--- begin RECORDS PROVIDED ---

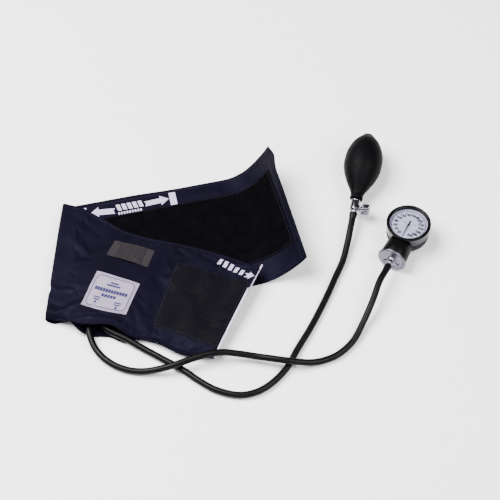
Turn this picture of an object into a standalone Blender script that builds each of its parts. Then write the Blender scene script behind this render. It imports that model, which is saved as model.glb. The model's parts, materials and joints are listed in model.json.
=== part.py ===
"""Aneroid blood pressure cuff: folded nylon cuff, two hoses, inflation bulb and round gauge.

Dimensions are in millimetres and degrees; every mesh is scaled to metres when it is made.
+Z is up, the set lies on the plane z = 0, and the origin is under the middle of the set.
"""
import math

import bmesh
import bpy
from mathutils import Matrix, Vector

MM = 0.001
GAP = 0.3                       # clearance kept between neighbouring solids

# Middle of the set in the layout's own plan coordinates
LAYOUT_CENTRE = (-0.45, -3.82)

# Cuff: one strip, folded once along a slanting line
FOLD_TOP = (-199.0, 57.0)
FOLD_BOTTOM = (-210.5, -98.3)
TAIL_ANGLE = 12.9
TAIL_BOTTOM, TAIL_TOP = -48.8, 100.1          # the tail's edges, across its length
TAIL_END_BOTTOM, TAIL_END_TOP = 62.7, 53.7    # where the free end lies, along the tail
CURL_START = -2.0                             # the tail leaves the table here
CURL_BOTTOM, CURL_TOP, CURL_POWER = 0.00165, 0.00296, 2.4
FABRIC = 1.4
FOLD_DEPTH = 9.0
PILE = 1.0
PILE_GAP = 0.6                                # more than GAP, because both sheets curve
FLAT_STEPS, CURL_STEPS = 3, 6                 # grid steps along the tail, flat and curled
PILE_SIDE = (-21.0, 77.0)                     # the pile's edges, across the tail
PILE_START = -150.0
LINING_RAMP = (16.0, 14.0)                    # where the lining drops beside the tail, and over what width

# Front leg: edges in its own plan axes, along and across the leg
LEG_BOTTOM_LINE = ((-160.1, -167.8), (27.0, -149.0))
LEG_TOP_LINE = ((-206.1, -19.6), (33.0, -17.0))
BOTTOM_WAVE = ((-160, 0), (-138, 2.3), (-112, 1.8), (-88, 8.4), (-62, 4.8), (-40, 2.6),
               (-10, -3.3), (27, 0))
TOP_WAVE = ((-206, 0), (-184, 0.4), (-160, -2.9), (-128, -7.2), (-95, -5.6), (-57, -2),
            (-10, -1.5), (33, 0))
BOTTOM_HEIGHT = ((-160, 8.6), (-142, 12), (-124, 17.5), (-98, 18), (-80, 14.5), (-58, 9.5),
                 (-30, 8), (27, 8))
TOP_HEIGHT = ((-206, 8.6), (-184, 9), (-160, 8.2), (-128, 7), (-95, 7), (-57, 9), (-10, 12),
              (14, 13.5), (33, 20))
CROWN = 5.0                                   # how far the leg's middle stands above its edges
FOLD_CROWN = 2.5
FOLD_ROUNDING = 4.0
TABLE_GAP = 0.05                              # height of the lowest cloth above the table
STRIP_WIDTH, STRIP_BELOW, STRIP_ABOVE = 3.0, 1.0, 0.3
BLADDER_SIDE = (-136.5, -36.0)                # the bladder's edges, across the front leg
BLADDER_INSET_FOLD, BLADDER_INSET_END = 15.0, 20.0
BLADDER_CLEARANCE = 1.3                       # slack between the bladder and the fabric round it
HOOK, HOOK_THICKNESS = ((-56.0, 23.6), (-138.0, -41.0)), 0.8
LABEL, LABEL_THICKNESS = ((-133.0, -82.0), (-135.5, -90.0)), 0.5
STRAP, STRAP_THICKNESS, STRAP_ARCH = ((-132.5, -85.7), (-67.5, -43.5)), 1.5, 1.6

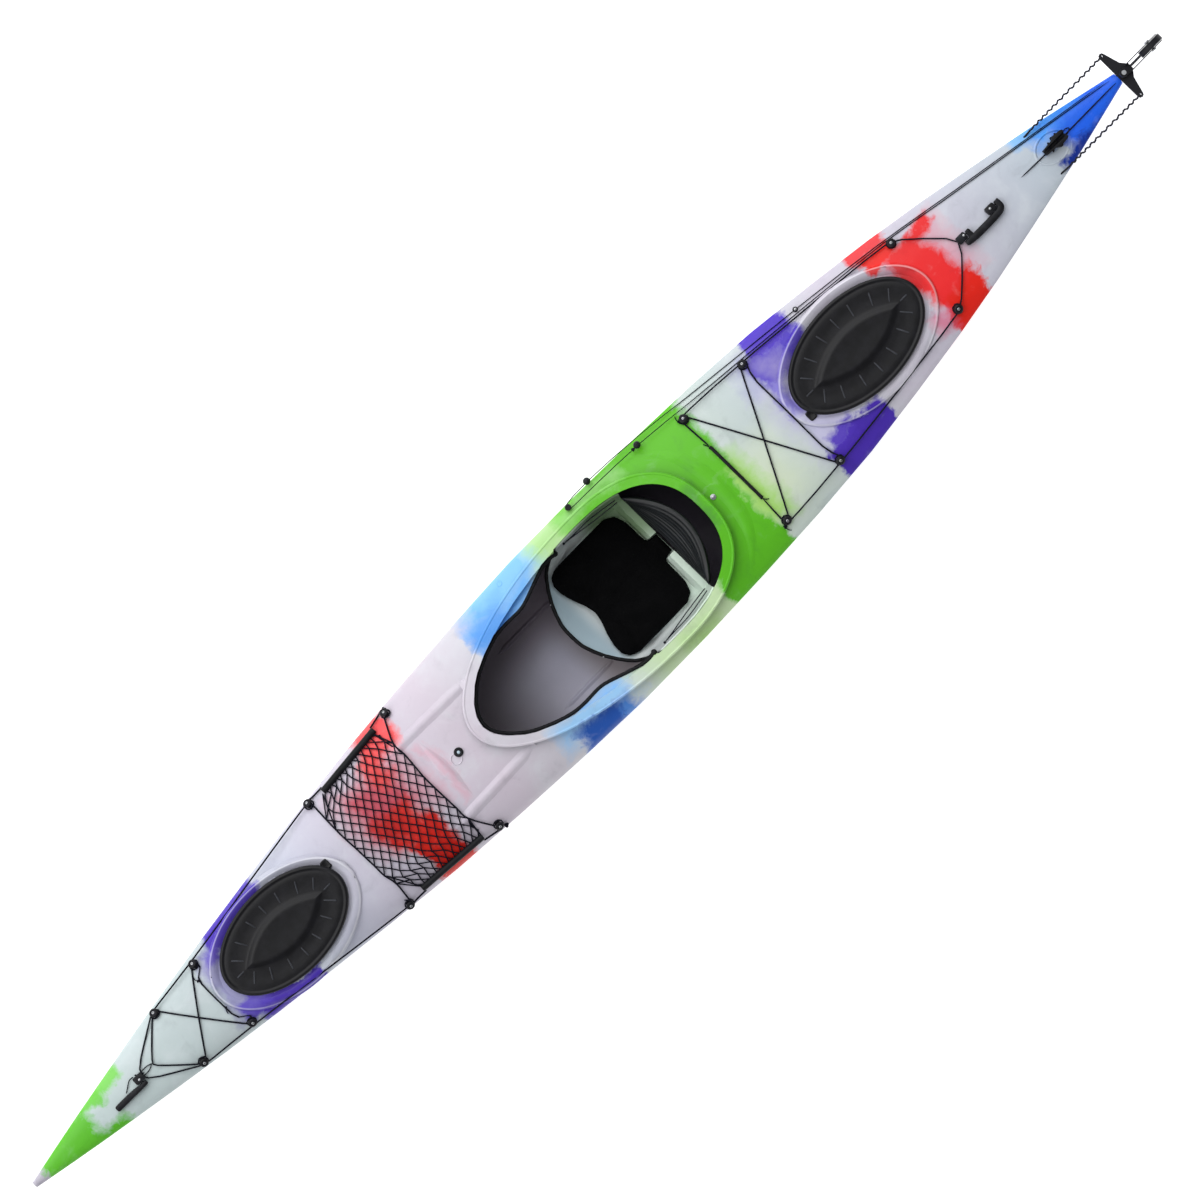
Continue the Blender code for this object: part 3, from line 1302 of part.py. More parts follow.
def make_rudder():
    """Bracket and pin on the sternpost, the steered yoke and head, and the lifting blade."""
    metal = grey_metal()
    dark = black_metal()
    stern = -HULL_LENGTH / 2
    px = pin_x()
    plate_x = stern - SEAT_GAP
    low, high = (rudder_z(height) for height in BRACKET_LUGS)
    top = high + BRACKET_LUG_HEIGHT / 2
    pin_top = rudder_z(PIN_TOP)
    bracket = block("rudder_bracket", (plate_x - BRACKET_PLATE, -BRACKET_HALF_WIDTH, low - 0.011),
                    (plate_x, BRACKET_HALF_WIDTH, top), metal)
    for z in (low, high):
        half = BRACKET_LUG_HEIGHT / 2
        lug = block("lug", (px - 0.014, -0.010, z - half), (plate_x - BRACKET_PLATE + 0.001, 0.010, z + half), metal)
        combine(bracket, lug, "UNION")
    drill(bracket, (px, 0, (low + high) / 2), (0, 0, 1), PIN_RADIUS + 0.0004)
    profile = ((0, low - 0.021), (PIN_RADIUS, low - 0.021), (PIN_RADIUS, pin_top), (0.007, pin_top),
               (0.007, pin_top + 0.0035), (0, pin_top + 0.0035))
    turned("rudder_pin", profile, 20, metal, Matrix.Translation((px, 0, 0)))

    yoke_z = rudder_z(YOKE_HEIGHT)
    yoke_top = yoke_z + YOKE_THICKNESS
    tip_x = px + 0.007
    arm = []
    for k in range(5):
        angle = math.pi / 2 - math.pi * k / 4
        arm.append((tip_x + YOKE_TIP_RADIUS * math.sin(angle), YOKE_ARM + YOKE_TIP_RADIUS * math.cos(angle)))
    half = [(px + 0.017, 0.0)] + arm + [(px - 0.016, 0.030), (px - 0.028, 0.015)]
    outline = half + [(x, -y) for x, y in reversed(half[1:])]
    yoke = prism("rudder_yoke", outline, yoke_z, yoke_top, dark)
    drill(yoke, (px, 0, yoke_z), (0, 0, 1), PIN_RADIUS + 0.0004)
    for sign in (1, -1):
        drill(yoke, (tip_x, sign * YOKE_ARM, yoke_z), (0, 0, 1), EYELET_RADIUS, 12)
    set_origin(yoke, (px, 0, yoke_z))

    bx = bolt_x()
    bolt_z = rudder_z(BOLT_HEIGHT)
    web_top = rudder_z(WEB_TOP)
    base = yoke_top + SEAT_GAP
    head = rod("rudder_head", (px, 0, base), (px, 0, rudder_z(HUB_TOP)), HUB_RADIUS, dark, 20)
    web = block("web", (px - 0.030, -CHEEK_OUTER + 0.0005, base + 0.0004), (px - 0.008, CHEEK_OUTER - 0.0005, web_top),
                dark)
    combine(head, web, "UNION")
    side = ((px - 0.014, base + 0.001), (px - 0.014, web_top + 0.001), (bx + 0.036, bolt_z + 0.006),
            (bx + 0.018, bolt_z + 0.020), (bx - 0.010, bolt_z + 0.022), (bx - 0.028, bolt_z + 0.012),
            (bx - 0.038, bolt_z - 0.010), (bx - 0.034, bolt_z - 0.044), (bx - 0.004, base + 0.001))
    upright = Matrix.Rotation(math.pi / 2, 4, "X")
    for sign in (1, -1):
        edges = sorted((sign * CHEEK_OUTER, sign * (CHEEK_OUTER - CHEEK_PLATE)))
        cheek = prism("cheek", side, -edges[1], -edges[0], dark, upright)
        combine(head, cheek, "UNION")
    drill(head, (px, 0, base), (0, 0, 1), PIN_RADIUS + 0.0004)
    drill(head, (bx, 0, bolt_z), (0, 1, 0), BOLT_RADIUS + 0.0004)
    set_origin(head, (px, 0, base))

    face = CHEEK_OUTER + SEAT_GAP
    profile = ((0, -face - 0.004), (BOLT_HEAD_RADIUS, -face - 0.004), (BOLT_HEAD_RADIUS, -face),
               (BOLT_RADIUS, -face), (BOLT_RADIUS, face), (BOLT_HEAD_RADIUS, face), (BOLT_HEAD_RADIUS, face + 0.004),
               (0, face + 0.004))
    bolt = turned("rudder_bolt", profile, 20, metal, Matrix.Translation((bx, 0, bolt_z)) @ upright)
    set_origin(bolt, (bx, 0, bolt_z))

    blade = rod("rudder_blade", (bx, -BLADE_HEAD_HALF_WIDTH, bolt_z), (bx, BLADE_HEAD_HALF_WIDTH, bolt_z),
                BLADE_HEAD_RADIUS, dark, 32)
    outline = [(bx + x, bolt_z + z) for x, z in BLADE_OUTLINE]
    fin = prism("fin", outline, -BLADE_THICKNESS / 2, BLADE_THICKNESS / 2, dark, upright)
    combine(blade, fin, "UNION")
    drill(blade, (bx, 0, bolt_z), (0, 1, 0), BOLT_RADIUS + 0.0004)
    set_origin(blade, (bx, 0, bolt_z))


def make_stow(deck, envelope):
    """Grooved chock that holds the raised blade, and its cord to the stern."""
    x = from_stern(CHOCK_FROM_STERN)
    half = CHOCK_LENGTH / 2
    top = deck_z(x, 0) + CHOCK_RISE
    low = top - CHOCK_GROOVE_DEPTH
    foot = deck_z(x, 0) - CHOCK_FOOT_DEPTH
    rings = []
    for place, wide in CHOCK_WIDTHS:
        groove = ((0.0080, top), (0.0045, low), (-0.0045, low), (-0.0080, top))
        points = ((-wide, foot), (wide, foot), (wide, top)) + groove + ((-wide, top),)
        rings.append([(x + place * half, y, z) for y, z in points])
    chock = lofted("stow_chock", rings, black_rubber())
    combine(chock, envelope, "DIFFERENCE", keep_other=True)
    hole_z = deck.rest(x, 0.004, 0.002) + 0.0008
    drill(chock, (x, 0.004, hole_z), (1, 0, 0), 0.0026, 10)
    start = Vector((-HULL_LENGTH / 2 + 0.008, 0.004, 0))
    start.z = deck.rest(start.x, start.y, 0.002)
    tail = Vector((x + half + STOW_TAIL, 0.0, 0))
    tail.z = deck.rest(tail.x, tail.y, 0.002)
    middle = [Vector((x - s * (half + 0.004), 0.004, hole_z)) for s in (1, -1)]
    cord("stow_line", deck.taut([start] + middle + [tail], 0.002), 0.002, black_cord())


def make_steering_cables():
    """Bare wires from the yoke to the cable housings."""
    tip_x = pin_x() + 0.007
    yoke_z = rudder_z(YOKE_HEIGHT)
    for sign in (1, -1):
        y = sign * YOKE_ARM
        outer, inner = conduit_entry(sign)
        back = (outer - inner).normalized()
        end = outer + back * 0.0005
        route = [(tip_x, y, yoke_z + YOKE_THICKNESS + 0.003), (tip_x, y, yoke_z - 0.0035),
                 (tip_x + 0.012, y, yoke_z - 0.0045), tuple(end + back * 0.010), tuple(end)]
        cord(f"steering_cable_{side_name(sign)}", route, WIRE_RADIUS, grey_metal())


def make_lift_line(deck, envelope):
    """Endless cord that raises and lowers the blade, with its deck pulley, its eye and two ball grips."""
    def over_sheer(p):
        return Vector((p[0], p[1], SHEER_HEIGHT + p[2]))

    px, py, pz = over_sheer(PULLEY)
    waist = PULLEY_WAIST
    profile = ((0, -0.050), (0.007, -0.050), (0.010, -0.0055), (waist, -0.0035), (waist, 0.0035), (0.010, 0.0050),
               (0.0085, 0.0085), (0, 0.0085))
    pulley = turned("lift_pulley", profile, 14, black_plastic(), Matrix.Translation((px, py, pz)))
    combine(pulley, envelope, "DIFFERENCE", keep_other=True)

    radius = LIFT_LINE_RADIUS
    reach = (waist + radius + SEAT_GAP) / math.cos(math.pi / 8)
    turn = []
    for k in range(5):
        angle = math.radians(100 - 200 * k / 4)
        turn.append(Vector((px + reach * math.cos(angle), py + reach * math.sin(angle), pz)))

    def places(rows):
        out = []
        for x, y in rows:
            out.append(Vector((x, y, deck.rest(x, y, radius))))
        return out

    half = PAIR_SPACING / 2
    aft_inner = places(INNER_PLACES + tuple((x, y + half) for x, y in PAIR_PLACES))
    aft_outer = places(OUTER_PLACES)
    stern_outer = places((OUTER_PAST_EYE,) + tuple((x, y - half) for x, y in PAIR_PLACES))
    eye = deck.point(*EYE, lift=0.0062)
    inner = [over_sheer(p) for p in INNER_RUN]
    outer = [over_sheer(p) for p in OUTER_RUN]
    route = stern_outer[::-1] + [eye] + aft_outer[::-1] + outer[::-1] + turn[::-1] + inner + aft_inner
    cord("lift_line", deck.taut(route, radius), radius, black_cord())

    for name, run, x in (("lift_ball_inner", inner, BALL_INNER_X), ("lift_ball_outer", outer, BALL_OUTER_X)):
        along = (run[1] - run[0]).normalized()
        centre = run[0] + along * ((x - run[0].x) / along.x)
        steps = 7
        bore = radius + 0.0005
        profile = []
        first = math.asin(bore / BALL_RADIUS)
        for k in range(steps + 1):
            angle = first + (math.pi - 2 * first) * k / steps
            profile.append((BALL_RADIUS * math.sin(angle), -BALL_RADIUS * math.cos(angle)))
        rings = []
        for radius_at, height in profile:
            ring_turn = [2 * math.pi * n / 14 for n in range(14)]
            rings.append([(radius_at * math.cos(a), radius_at * math.sin(a), height) for a in ring_turn])
        frame = Matrix.Translation(centre) @ along.to_track_quat("Z", "Y").to_matrix().to_4x4()
        ball = lofted(name, rings, black_plastic(), 60.0, frame, looped=True)
        set_origin(ball, centre)

    frame = deck.frame(*EYE)
    profile = ((0, -0.006), (0.0085, -0.006), (0.0085, 0.003), (0.0055, 0.0095), (0, 0.0115))
    made = turned("line_eye", profile, 12, black_plastic(), frame)
    combine(made, envelope, "DIFFERENCE", keep_other=True)
    ahead = (aft_outer[-1] - eye).normalized() * 0.03
    behind = (stern_outer[0] - eye).normalized() * 0.03
    hole = tube("hole", [eye + ahead, eye, eye + behind], radius + 0.0008, black_plastic())
    combine(made, hole, "DIFFERENCE")


def main():
    clear_scene()
    hull = make_hull()
    deck = Deck(hull)
    envelope = hull_solid("hull_envelope", -DECK_GAP, 0, STATIONS, hull_plastic())
    guides = make_guides(deck, envelope)
    make_cords(deck, guides)
    make_net(deck, guides)
    make_handles(deck, envelope)
    make_hatches()
    make_vent_plug(deck)
    make_seat()
    make_backrest()
    make_footrests()
    make_inside()
    make_rudder()
    make_stow(deck, envelope)
    make_steering_cables()
    make_lift_line(deck, envelope)
    bpy.data.objects.remove(envelope, do_unlink=True)


main()
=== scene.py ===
import json
import math
from itertools import accumulate

import bmesh
import bpy
from mathutils import Matrix, Vector, noise
from mathutils.bvhtree import BVHTree

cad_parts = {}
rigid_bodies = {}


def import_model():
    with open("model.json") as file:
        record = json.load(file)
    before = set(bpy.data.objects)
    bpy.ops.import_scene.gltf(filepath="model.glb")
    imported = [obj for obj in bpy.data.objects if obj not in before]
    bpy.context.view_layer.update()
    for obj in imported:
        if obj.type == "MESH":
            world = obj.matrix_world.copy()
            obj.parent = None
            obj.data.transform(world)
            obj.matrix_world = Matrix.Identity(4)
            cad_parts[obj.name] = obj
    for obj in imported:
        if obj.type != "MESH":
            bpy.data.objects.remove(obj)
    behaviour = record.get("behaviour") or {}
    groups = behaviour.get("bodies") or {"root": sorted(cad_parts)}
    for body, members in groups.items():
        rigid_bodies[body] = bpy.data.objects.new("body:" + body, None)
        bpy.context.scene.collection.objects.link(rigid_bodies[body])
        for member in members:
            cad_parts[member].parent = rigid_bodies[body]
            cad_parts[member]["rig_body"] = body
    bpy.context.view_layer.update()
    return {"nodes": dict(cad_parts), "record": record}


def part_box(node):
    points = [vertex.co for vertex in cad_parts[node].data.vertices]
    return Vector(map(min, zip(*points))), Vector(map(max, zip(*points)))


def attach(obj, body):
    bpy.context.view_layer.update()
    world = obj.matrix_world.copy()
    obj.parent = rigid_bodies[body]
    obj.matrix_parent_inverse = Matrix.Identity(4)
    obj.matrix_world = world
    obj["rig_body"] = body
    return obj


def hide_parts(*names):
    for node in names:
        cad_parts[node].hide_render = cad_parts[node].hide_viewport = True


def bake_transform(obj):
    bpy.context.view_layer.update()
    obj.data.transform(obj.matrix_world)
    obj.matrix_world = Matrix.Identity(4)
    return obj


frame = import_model()

# Metres. +X is the bow, +Y is port, +Z is up.


# Camera, light and floor

VIEW_CENTRE = (-0.1081, -0.0157, 0.29)
VIEW_WIDTH = 3.498
VIEW_HEIGHT = 12.0
VIEW_TURN = math.radians(134.39)
SENSOR = 36.0


def make_camera():
    data = bpy.data.cameras.new("camera")
    data.sensor_width = SENSOR
    data.lens = SENSOR * VIEW_HEIGHT / VIEW_WIDTH
    data.clip_start = 0.1
    data.clip_end = 60.0
    cam = bpy.data.objects.new("camera", data)
    cam.location = Vector(VIEW_CENTRE) + Vector((0, 0, VIEW_HEIGHT))
    cam.rotation_euler = (0, 0, VIEW_TURN)
    bpy.context.scene.collection.objects.link(cam)
    bpy.context.scene.camera = cam


# Direction that the light comes from, its angular width in degrees, and its strength
KEY_LIGHT = ((-0.15, -0.95, 1.0), 75, 2.15)
TOP_LIGHT = ((0.90, -0.20, 0.9), 60, 1.20)
SKY_STRENGTH = 0.30
FLOOR_TONE = 0.60
FLOOR_GLOW = 0.82


def far_light(name, source, width, strength):
    data = bpy.data.lights.new(name, "SUN")
    data.angle = math.radians(width)
    data.energy = strength
    lamp = bpy.data.objects.new(name, data)
    lamp.location = Vector(source) * 4
    lamp.rotation_euler = (-Vector(source)).to_track_quat("-Z", "Y").to_euler()
    bpy.context.scene.collection.objects.link(lamp)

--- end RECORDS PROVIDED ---

PROBLEM DETAILS =
Transcribe, word for word, every line from the line with "make_footrests()" to the line with "points = [vertex.co", inclusive, and output nothing else.

SOLUTION TO THIS PROBLEM =
    make_footrests()
    make_inside()
    make_rudder()
    make_stow(deck, envelope)
    make_steering_cables()
    make_lift_line(deck, envelope)
    bpy.data.objects.remove(envelope, do_unlink=True)


main()
=== scene.py ===
import json
import math
from itertools import accumulate

import bmesh
import bpy
from mathutils import Matrix, Vector, noise
from mathutils.bvhtree import BVHTree

cad_parts = {}
rigid_bodies = {}


def import_model():
    with open("model.json") as file:
        record = json.load(file)
    before = set(bpy.data.objects)
    bpy.ops.import_scene.gltf(filepath="model.glb")
    imported = [obj for obj in bpy.data.objects if obj not in before]
    bpy.context.view_layer.update()
    for obj in imported:
        if obj.type == "MESH":
            world = obj.matrix_world.copy()
            obj.parent = None
            obj.data.transform(world)
            obj.matrix_world = Matrix.Identity(4)
            cad_parts[obj.name] = obj
    for obj in imported:
        if obj.type != "MESH":
            bpy.data.objects.remove(obj)
    behaviour = record.get("behaviour") or {}
    groups = behaviour.get("bodies") or {"root": sorted(cad_parts)}
    for body, members in groups.items():
        rigid_bodies[body] = bpy.data.objects.new("body:" + body, None)
        bpy.context.scene.collection.objects.link(rigid_bodies[body])
        for member in members:
            cad_parts[member].parent = rigid_bodies[body]
            cad_parts[member]["rig_body"] = body
    bpy.context.view_layer.update()
    return {"nodes": dict(cad_parts), "record": record}


def part_box(node):
    points = [vertex.co for vertex in cad_parts[node].data.vertices]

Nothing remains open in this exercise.